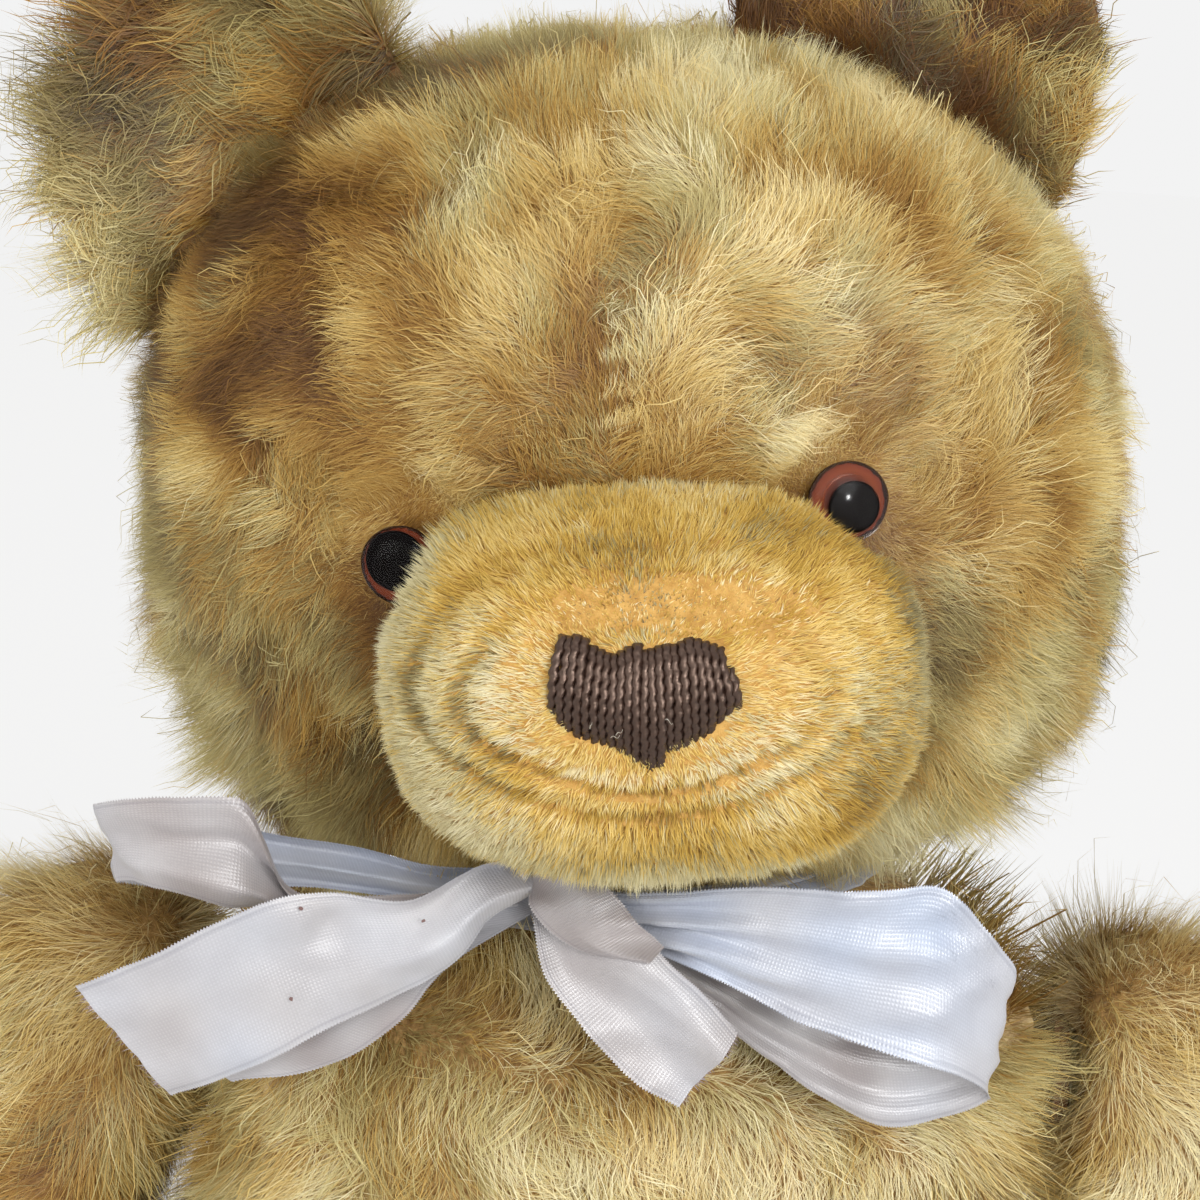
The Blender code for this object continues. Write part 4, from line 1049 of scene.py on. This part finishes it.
...
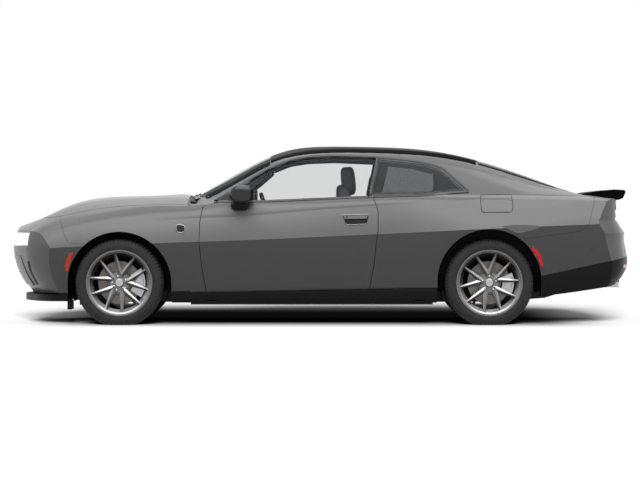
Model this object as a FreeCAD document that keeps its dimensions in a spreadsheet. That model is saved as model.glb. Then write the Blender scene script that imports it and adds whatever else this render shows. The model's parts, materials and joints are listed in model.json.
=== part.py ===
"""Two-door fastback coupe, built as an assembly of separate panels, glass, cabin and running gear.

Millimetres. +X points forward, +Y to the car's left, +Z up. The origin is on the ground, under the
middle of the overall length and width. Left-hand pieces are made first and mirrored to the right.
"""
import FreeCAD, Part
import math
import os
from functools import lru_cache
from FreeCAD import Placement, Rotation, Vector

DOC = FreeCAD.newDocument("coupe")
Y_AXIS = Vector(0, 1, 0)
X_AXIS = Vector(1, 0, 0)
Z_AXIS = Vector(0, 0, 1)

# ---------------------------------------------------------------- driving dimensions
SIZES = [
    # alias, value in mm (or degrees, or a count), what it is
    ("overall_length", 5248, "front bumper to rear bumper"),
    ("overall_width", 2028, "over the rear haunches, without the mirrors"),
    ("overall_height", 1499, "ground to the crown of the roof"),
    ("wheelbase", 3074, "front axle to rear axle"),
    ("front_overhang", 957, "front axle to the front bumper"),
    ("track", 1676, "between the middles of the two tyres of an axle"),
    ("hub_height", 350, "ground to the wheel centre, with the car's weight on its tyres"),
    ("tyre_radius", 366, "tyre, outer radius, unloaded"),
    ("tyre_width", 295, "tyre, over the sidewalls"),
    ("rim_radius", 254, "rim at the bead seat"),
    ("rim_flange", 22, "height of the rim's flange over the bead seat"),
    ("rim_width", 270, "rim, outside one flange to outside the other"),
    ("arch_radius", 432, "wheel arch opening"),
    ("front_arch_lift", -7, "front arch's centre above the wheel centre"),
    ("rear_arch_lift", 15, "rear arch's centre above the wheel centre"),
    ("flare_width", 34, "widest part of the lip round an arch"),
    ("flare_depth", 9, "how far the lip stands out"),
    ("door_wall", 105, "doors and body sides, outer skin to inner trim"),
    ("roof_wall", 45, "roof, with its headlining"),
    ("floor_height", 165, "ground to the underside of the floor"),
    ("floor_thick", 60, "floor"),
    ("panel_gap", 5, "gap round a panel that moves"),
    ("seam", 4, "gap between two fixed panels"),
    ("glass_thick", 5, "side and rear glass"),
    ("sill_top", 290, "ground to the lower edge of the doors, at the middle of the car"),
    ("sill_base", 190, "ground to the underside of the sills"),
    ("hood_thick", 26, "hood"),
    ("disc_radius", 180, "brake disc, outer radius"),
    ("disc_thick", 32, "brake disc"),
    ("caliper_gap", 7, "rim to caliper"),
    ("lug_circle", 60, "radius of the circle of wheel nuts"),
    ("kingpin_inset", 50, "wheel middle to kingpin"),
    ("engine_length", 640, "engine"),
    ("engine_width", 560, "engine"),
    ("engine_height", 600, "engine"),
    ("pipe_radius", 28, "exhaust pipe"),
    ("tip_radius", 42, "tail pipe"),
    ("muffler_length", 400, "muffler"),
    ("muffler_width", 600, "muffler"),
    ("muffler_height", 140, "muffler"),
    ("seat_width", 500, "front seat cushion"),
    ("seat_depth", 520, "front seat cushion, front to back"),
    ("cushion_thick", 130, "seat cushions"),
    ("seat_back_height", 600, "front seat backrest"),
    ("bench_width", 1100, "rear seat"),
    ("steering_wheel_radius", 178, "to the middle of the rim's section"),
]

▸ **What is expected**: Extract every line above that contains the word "Blender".

▸ **Result for this task**:
The Blender code for this object continues. Write part 4, from line 1049 of scene.py on. This part finishes it.
Model this object as a FreeCAD document that keeps its dimensions in a spreadsheet. That model is saved as model.glb. Then write the Blender scene script that imports it and adds whatever else this render shows. The model's parts, materials and joints are listed in model.json.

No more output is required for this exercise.